Lindsay Taylor, project coordinator at Queensland TAB would not guess the antitrust trial's outcome, but was adamantly against Microsoft's approach to market.

"I'm not willing to speculate, the legal system has very little to do with reality," Taylor said. "I don't know the legal definition of monopoly."

"But for all practical purposes, Microsoft is indeed a monopoly. It's up to the court to decide if that is the case."

Taylor said Microsoft was a monopoly because "it set itself up to become the de facto standard". "The communications protocols and file formats are proprietary, they're not published," he said. "I'm not criticising the goal, I'm attacking Microsoft's method," Taylor said.

"Novell NetWare had total dominance a few years ago, then Microsoft knocked them off when it released Windows 95 and NT 4. Those systems gave away everything you could get in a Novell system, but for free," he said.

Brad Scott, SCO's managing director, believes the eventual outcome will be the key positive aspect of the trial.

"The trail highlighted the possible negative impact on the end-user community of a monopolistic company," Scott said. "If Microsoft engaged in monopolistic practice, eating up competition, this has opened people's eyes to the fact that there is competition, and hence alternatives in the space in which MS competes," he said.

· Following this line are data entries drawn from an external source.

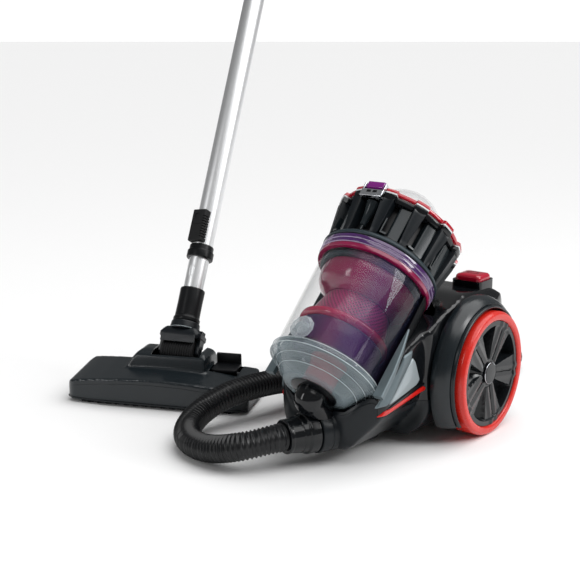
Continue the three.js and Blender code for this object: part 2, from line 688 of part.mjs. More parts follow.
function headPedal() {
  return join(
    box(-20, 20, -18, 18, 8, 12.5).rotateX(0.08),
    box(-20, 20, 12.5, 17.5, 4, 28).rotateX(0.08),
    box(-18, 18, -5, 5, -3, 10),
    rod(3, vec(-22, 0, 0), vec(22, 0, 0), 12),
  ).translate(94, 20, 42);
}

function headRoller(x) {
  return rod(8, vec(x - 7, 32, 8.2), vec(x + 7, 32, 8.2), 20);
}

function neckGroup() {
  const joint = cut(
    join(
      prism(mirrorX([[29, -20], [35, -14], [35, 14], [29, 20]]), 15).translate(0, 0, 27),
      rod(24, vec(0, 0, 33), vec(0, 0, 47), 28, 22.5),
      rod(7, vec(-34, 0, 0), vec(-28, 0, 0), 16), rod(7, vec(28, 0, 0), vec(34, 0, 0), 16),
      box(-34, -28, -7, 7, 0, 22), box(28, 34, -7, 7, 0, 22),
    ),
    rod(15, vec(0, 0, 10), vec(0, 0, 60), 24),
  );
  const cuff = cut(
    join(rod(21.5, vec(0, 0, 47.4), vec(0, 0, 55), 26), rod(20, vec(0, 0, 55), vec(0, 0, 103), 26)),
    rod(LOWER_TUBE_RADIUS + GAP, vec(0, 0, 60), vec(0, 0, 140), 22),
    rod(14, vec(0, 0, 40), vec(0, 0, 80), 24),
  );
  const lower = cut(
    rod(LOWER_TUBE_RADIUS, vec(0, 0, TUBE_START), vec(0, 0, 640), 22),
    rod(LOWER_TUBE_RADIUS - 1.2, vec(0, 0, 50), vec(0, 0, 700), 22),
  );
  const upper = cut(
    rod(UPPER_TUBE_RADIUS, vec(0, 0, COLLAR_START + 8), vec(0, 0, WAND_TOP), 22),
    rod(LOWER_TUBE_RADIUS + GAP, vec(0, 0, 100), vec(0, 0, WAND_TOP + 20), 22),
  );
  const collar = cut(
    join(
      rod(21.5, vec(0, 0, COLLAR_START - 6), vec(0, 0, COLLAR_START + 7), 22),
      rod(19.5, vec(0, 0, COLLAR_START + 6), vec(0, 0, COLLAR_START + 16), 22),
    ),
    rod(LOWER_TUBE_RADIUS + GAP, vec(0, 0, 100), vec(0, 0, COLLAR_START + 7.7), 22),
    rod(UPPER_TUBE_RADIUS + GAP, vec(0, 0, COLLAR_START + 7.7), vec(0, 0, 400), 22),
  );
  const slider = cut(
    box(-13, 13, -26, -6, COLLAR_START + 17.5, COLLAR_START + 72),
    rod(UPPER_TUBE_RADIUS + GAP, vec(0, 0, 100), vec(0, 0, 400), 22),
  ).rotateZ(THREE.MathUtils.degToRad(-14));
  const leaning = new THREE.Group();
  leaning.rotation.x = -WAND_LEAN;
  leaning.add(
    mesh('neck_joint', joint, DARK_GREY, 0.4),
    mesh('wand_cuff', cuff, SATIN_BLACK, 0.35),
    mesh('lower_tube', lower, 0xd0d4d6, 0.2, 1),
    mesh('upper_tube', upper, 0xd0d4d6, 0.2, 1),
    mesh('tube_collar', collar, SATIN_BLACK, 0.4),
    mesh('release_slider', slider, RUBBER_BLACK, 0.5),
  );
  const bellows = rod(18, vec(-27, 0, 0), vec(27, 0, 0), 24);
  const group = new THREE.Group();
  group.position.copy(NECK_PIVOT);
  group.rotation.z = NECK_TURN;
  group.add(mesh('neck_bellows', bellows, RUBBER_BLACK, 0.7), leaning);
  return group;
}

function headGroup() {
  const group = new THREE.Group();
  group.position.copy(HEAD_PLACE);
  group.rotation.z = HEAD_TURN;
  group.add(
    mesh('head_shell', headShell(), DARK_GREY, 0.35),
    mesh('head_sole', headSole(), STEEL, 0.35, 0.8),
    mesh('brush_strip', brushStrip(), RUBBER_BLACK, 0.9),
    mesh('head_pedal', headPedal(), SATIN_BLACK, 0.4),
    mesh('left_roller', headRoller(68), RUBBER_BLACK, 0.6),
    mesh('right_roller', headRoller(-68), RUBBER_BLACK, 0.6),
    neckGroup(),
  );
  return group;
}

// ---------------------------------------------------------------- assembly

const layout = new THREE.Group();
layout.position.set(LAYOUT_X, LAYOUT_Y, 0);
layout.add(
  ...bodyMeshes(), ...wheelMeshes(), ...casterMeshes(), ...motorMeshes(), reelMesh(), ...exhaustMeshes(),
  mesh('power_pedal', pedal(1), 0xc81e30, 0.2), mesh('rewind_pedal', pedal(-1), 0xc81e30, 0.2),
  binGroup(), ...hoseMeshes(), headGroup(),
);

const vacuumCleaner = new THREE.Group();
vacuumCleaner.add(layout);

export default vacuumCleaner;
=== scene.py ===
"""Bagless canister vacuum cleaner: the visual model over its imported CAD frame."""

import math

import bmesh
import bpy
from mathutils import Matrix, Vector


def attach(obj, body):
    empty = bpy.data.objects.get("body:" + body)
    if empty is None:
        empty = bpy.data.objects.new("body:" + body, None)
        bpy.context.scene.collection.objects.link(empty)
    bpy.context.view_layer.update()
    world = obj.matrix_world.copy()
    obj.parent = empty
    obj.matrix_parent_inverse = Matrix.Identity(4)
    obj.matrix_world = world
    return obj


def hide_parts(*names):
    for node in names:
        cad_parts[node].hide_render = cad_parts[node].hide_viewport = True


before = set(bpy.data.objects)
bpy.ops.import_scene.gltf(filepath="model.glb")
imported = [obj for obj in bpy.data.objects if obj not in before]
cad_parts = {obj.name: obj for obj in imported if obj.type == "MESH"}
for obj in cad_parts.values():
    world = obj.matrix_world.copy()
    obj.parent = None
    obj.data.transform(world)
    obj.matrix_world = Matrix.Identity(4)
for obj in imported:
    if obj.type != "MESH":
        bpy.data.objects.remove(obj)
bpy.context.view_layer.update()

# ---------------------------------------------------------------- places, in millimetres

LAYOUT = Vector((0.177768, -0.116122, 0.0))
MACHINE = Matrix.Translation(LAYOUT) @ Matrix.Scale(0.001, 4)
WHEEL_Z = 90.0
BIN_LEAN = math.radians(47.6)
BIN = MACHINE @ Matrix.Translation((0, -221.7, 124)) @ Matrix.Rotation(-BIN_LEAN, 4, "X")
INLET_YAW = math.radians(22)
INLET_RIM = Vector((-2, -246, 45))
HEAD = MACHINE @ Matrix.Translation((-346, -168, 0)) @ Matrix.Rotation(math.radians(23), 4, "Z")
NECK_PLACE = HEAD @ Matrix.Translation((18, 17, 73)) @ Matrix.Rotation(math.radians(-5), 4, "Z")
WAND = NECK_PLACE @ Matrix.Rotation(math.radians(-31.7), 4, "X")
HOSE_RADIUS = 19.0
CUFF_LENGTH = 46.0
COLLAR_START = 161.0

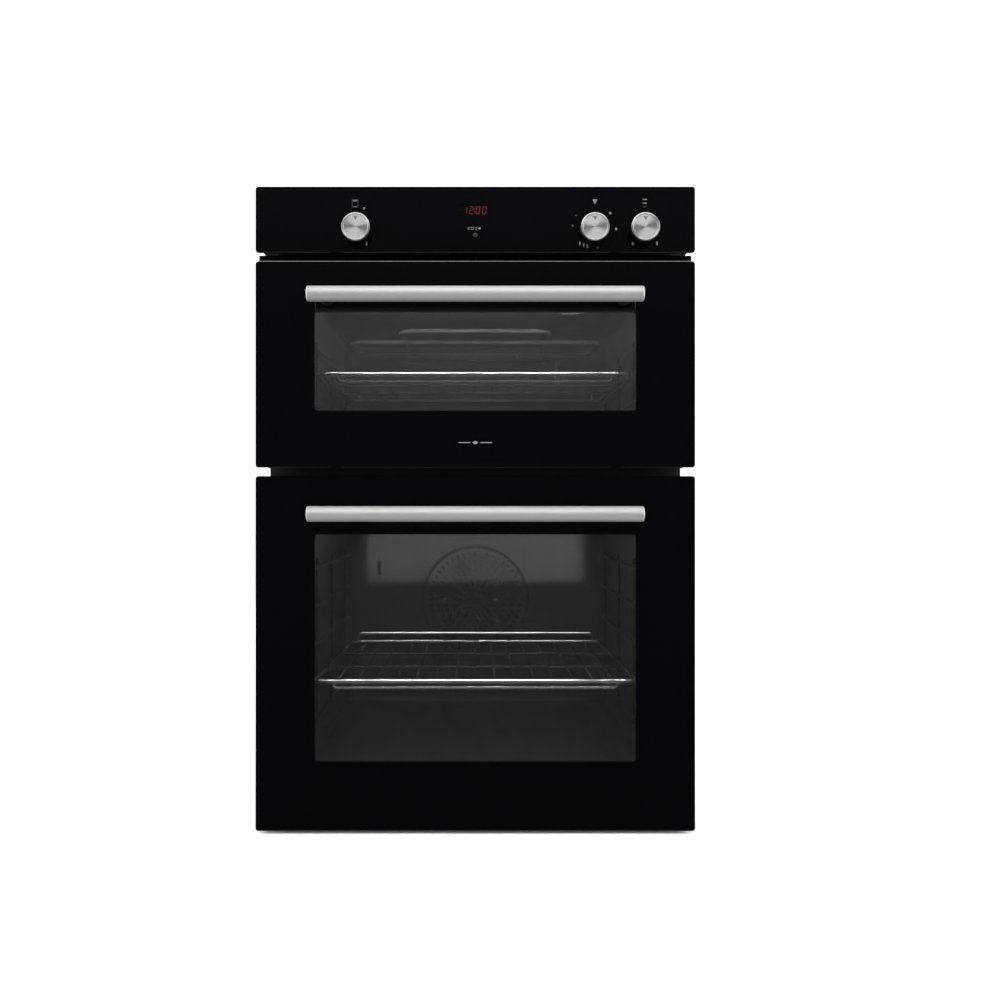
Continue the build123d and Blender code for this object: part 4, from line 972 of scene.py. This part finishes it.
def make_oven_lights(oven):
    """Soft light from the front of the ceiling, and thin strips over the ends of the shelf."""
    low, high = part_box(f"{oven}_cavity")
    place = (0, low.y + 40 * MM, high.z - 22 * MM)
    floor_middle = (0, high.y - 0.1, low.z + 0.1)
    inside = area_light(f"{oven}_cavity_light", place, floor_middle, 0.4, 0.03, CAVITY_POWER[oven])
    inside.visible_glossy = False
    shelf_low, shelf_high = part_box(f"{oven}_shelf")
    ends = {"front": shelf_low.y + 4 * MM, "rear": shelf_high.y - 3 * MM}
    rail_height = 13 * MM
    rail_length, strip = 0.44, 8 * MM
    for end, power in RAIL_POWER[oven].items():
        rail = Vector((0, ends[end], shelf_low.z + rail_height))
        above = rail + Vector((0, -4 * MM, 60 * MM))
        area_light(f"{oven}_{end}_rail_light", above, rail, rail_length, strip, power, spread=24)


def make_floor_light():
    """Lights the floor before the part, unseen in its reflections."""
    front = cad_box[0].y
    light = area_light("floor_light", (0, front - 0.6, 1.3), (0, front - 0.4, 0), 2.2, 0.6, FLOOR_POWER)
    light.visible_glossy = False


def make_band_light():
    """Narrow beam on the lower oven's rear wall, from part way up the fan cover to the ceiling."""
    up_the_cover = 0.135
    below_ceiling = 18 * MM
    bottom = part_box("fan_cover")[0].z + up_the_cover
    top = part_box("lower_cavity")[1].z - below_ceiling
    place = (0, -0.17, (bottom + top) / 2)
    ahead = (0, 1, place[2])
    light = area_light("lower_band_light", place, ahead, 0.4, top - bottom, BAND_POWER, spread=9)
    light.visible_glossy = False


SENSOR_WIDTH = 36.0  # in millimetres, as is the lens
LENS = 30.35
CAMERA_PLACE = (0, -1.454, 0.4411)  # in metres, as everything else
CAMERA_SHIFT = (0.0247, 0.008)  # parts of the frame's width


def make_camera():
    """Straight-on view from the middle height, as far as the photograph was taken from."""
    camera = bpy.data.cameras.new("camera")
    camera.sensor_width = SENSOR_WIDTH
    camera.lens = LENS
    camera.shift_x, camera.shift_y = CAMERA_SHIFT
    stand = bpy.data.objects.new("camera", camera)
    bpy.context.scene.collection.objects.link(stand)
    stand.location = CAMERA_PLACE
    stand.rotation_euler = (math.radians(90), 0, 0)
    bpy.context.scene.camera = stand


looks = dress_nodes()
make_knobs(looks)
make_dial_marks()
make_clock_symbols()
make_door_mark()
make_clock()
make_door_arris()
make_floor()
make_world()
make_room_lights()
for oven in OVENS:
    make_oven_lights(oven)
make_floor_light()
make_band_light()
make_camera()
bpy.context.scene.view_settings.view_transform = "Standard"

The IT manager at Interflora, Peter Roderick, says Microsoft will receive a "rap over the knuckles", if anything, as punishment. "The result of the case will be rules and legal constraints," he said.

Bernie Esner, PC consultant at IDC, said the case had very little bearing on the local market.

"It's such a drawn out case...it just seems to be spinning its wheels at the moment," Esner said.

"Do people really care? Looking at it overall, for a person buying a computer for corporate or personal user...I don't think so."

The two sides in the antitrust case completed their closing arguments last week.

Microsoft chief trial counsel John Warden challenged assertions by government attorneys that Microsoft had engaged in heavy-handed tactics intended to stifle innovation and that it should be punished for anti-competitve acts.

"The antitrust laws are not about the government picking winners or losers," Warden said.

"Consumers pick winners or losers under our system."

Pointing to the America Online acquisition of Netscape, the introduction of Web-based applicatiions and the Linux open souce operating system, Warden argued Microsoft is facing constant competition.

"Even monopolists are supposed to compete hard to win all the competition they can, and such competition plainly benefits consumers," Warden said.

The government emphasised two key points in its closing arguments: Microsoft's overwelming dominance of the computer operating systems arket, and its propensity towards using that power to hamstring some of the strongest companies in the computer industry, including Netscape, Intel and Compaq.

"Microsoft has maintained an unshakeable tranglehold on the market for PC operating system software," said Stephen Houck, an antitrust attorney representing New York state, one of 19 joining the Justice Department in its suit against the software giant. Houck said that Microsoft has enjoyed more than 90 per cent market share for its operating systems since 1991.

The case is now officially submitted to Judge Jackson, who is expected to issue his ruling on the facts of the case later this year.

After that, both sides will submit written proposals of how they think the judge should tailor his final ruling. Judge Jackson is expected to ask both sides to argue those proposals before him as well.

The final ruling is not expected until early next year.